Recuperei, então, um poema que já escrevi há algum tempo. E como ele se ajusta a uma outra leitura do destino de Sísifo, que não a interpretação absurda e desencantada de Camus, aqui o transcrevo como conclusão desta minha crónica:

Sísifo

 afinal

 é feliz

Sísifo empurra o rochedo pela montanha bravia até ao topo.

Sisifo bem sabe que  o suor lhe inunda o corpo todo.

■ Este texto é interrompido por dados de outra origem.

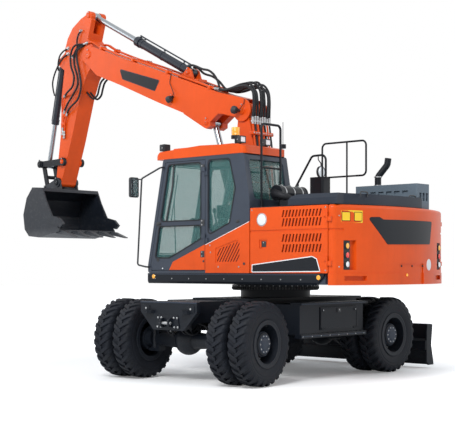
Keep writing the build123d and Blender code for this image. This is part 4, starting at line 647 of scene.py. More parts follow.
def boom_lines():
    pipes = Piece("boom_pipes", "upper_boom", "orange", "zinc", "hose")
    for y in PIPE_ROWS:
        pipes.use("orange").hose(flat(BOOM_TOP + ((3640, 5062), (3745, 5078)), y), 14.5, 5, 12)
        fitting(pipes.use("zinc"), (905, y, 4032), (105, 0, 24), 100)
        fitting(pipes, (3865, y, 5062), (-125, 0, 18), 120)
    pipes.done()
    clamps = Piece("boom_pipe_clamps", "upper_boom", "orange", "zinc")
    along, up = Vector((1, 0, 0.36)).normalized(), Vector((-0.36, 0, 1)).normalized()
    for x, z in ((1080, 4082), (1950, 4404), (2700, 4674), (3430, 4950)):
        for side in (1, -1):
            clamps.use("orange").slab(Vector((x, 156 * side, z)) - up * 5, along, up, (52, 54, 100), 4)
            for y in (116, 157, 197):
                clamps.use("zinc").bolt(Vector((x, y * side, z)) + up * 22, up, 9, 8)
    clamps.done()

    riser = Piece("lower_boom_pipes", "lower_boom", "orange", "zinc", "hose")
    knee = Piece("knee_hoses", None, "hose")
    for i, (y, far, (up, back, drift)) in enumerate(zip(HOSE_ROWS, KNEE_ENDS, KNEE_RUN)):
        knee.hose([(263, y, 3575), (256 + back, y, 3700), (250 + back, y + drift, 3830),
                   (275 + back, y + drift, 3945 + up * 0.5), (375, y + drift, 4022 + up),
                   (520, (y + far) / 2, 4030 + up), (690, far + drift, 4012 + up * 0.7),
                   (820, far, 4012 + up * 0.2), (905, far, 4032)], 16 if i % 3 else 19, 6)
        fitting(riser.use("zinc"), (263, y, 3590), (0, 0, -1), 110)
        run = flat(((263, 3490), (240, 3330), (218, 3180), (176, 2850), (148, 2520), (140, 2350)), y)
        riser.use("hose" if i % 2 else "orange").hose(run, 13.5, 4)
    for x, z in ((196, 3010), (150, 2560), (236, 3350)):
        riser.use("orange").box((x - 22, x + 60), (-215, 215), (z - 24, z + 24), 4)
        riser.use("zinc")
        for k in range(9):
            riser.bolt((x - 22, 208 - 52 * k, z), (-1, 0, 0), 8, 8)
    riser.done()
    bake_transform(knee.done())

    middle = Piece("boom_inner_fittings", "upper_boom", "zinc", "hose", "orange")
    for far in KNEE_ENDS[2:6]:
        fitting(middle.use("zinc"), (905, far, 4032), (105, 0, 24), 100)
        middle.use("hose").hose([(1000, far, 4052), (1150, far, 4100), (1330, far * 0.9, 4172),
                                 (1420, far * 0.8, 4200)], 13, 4)
    middle.use("orange").box((1400, 1500), (-100, 100), (4170, 4250), 6)
    middle.done()

    port = Piece("arm_cylinder_hoses", None, "hose")
    for y, route in PORT_HOSES:
        port.hose([(x, y + (1640 - x) * 0.06, z) for x, z in route], 17)
    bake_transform(port.done())

    foot = Piece("boom_foot_hoses", None, "hose")
    for y in HOSE_ROWS:
        near = y * 0.78
        foot.hose([(140, y, 2352), (120, y, 2180), (40, near, 2010), (-110, near, 1930), (-250, near, 1850),
                   (-335, near, 1720), (-352, near, 1560)], 17, n=8)
    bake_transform(foot.done())
    block = Piece("hose_manifold", "upper", "black", "zinc")
    block.box((-440, -300), (-170, 170), (DECK, 1480), 8)
    for y in HOSE_ROWS:
        fitting(block.use("zinc"), (-352, y * 0.78, 1572), (0, 0, -1), 100)
    block.done()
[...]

Sisifo arranha os membros e corcova  o dorso todos os dias,

todos os anos,

todos os séculos.

E contudo,

Sísifo é feliz.

Quando chega ao alto da montanha,

o rochedo solta-se da terra:

e rola

e rola

e rola…

e Sísifo ri,

 braviamente ri,

enlouquecido ri.

Sísifo vê o rochedo partir

das suas costas corcovadas,

mas rijas,

vê o rochedo

romper caminho,

entre arbustos e dejectos,

e solta gargalhadas estrepitosas

enquanto mergulha na fonte

e refresca a pele gretada.

Sísifo,

depois,

ergue os ombros,

levanta o rosto para os céus,

em desafio,

e começa a descida,

sempre a mesma,

desde há séculos…

Como é curta essa caminhada invertida!

mas como é diferente a montanha,

agora,

que pode caminhar com leveza,

agora,

que pode ouvir o canto dos pássaros,

sentir a carícia das ervas rasteiras

nas pernas nuas,

aspirar a fragrância da terra

e o odor melífluo das flores!

Sísifo conhece bem o seu destino.

Sísifo bem sabe

que o rochedo tem que ser carregado,

uma vez mais,

até ao topo da montanha.

Mas,

enquanto desce,

não pensa nisso.

Deleita-se.

Embriaga-se.

Extasia-se.

Sísifo desce a montanha quase a correr,

pois o declive é grande

e o tempo curto.

O trabalho da sua condenação

tem um prazo rígido,

uma hora certa.

Mas enquanto desce,

leve,

solto,

bravio,

com os cabelos ao vento

e os braços bem levantados para o alto,

Sísifo é feliz

(Pudéssemos nós ser felizes como Sísifo, condenado por toda a eternidade a um trabalho sem sentido, e no entanto capaz de, no breve intervalo que a descida lhe permite, sorver a vida em plenos haustos de prazer.)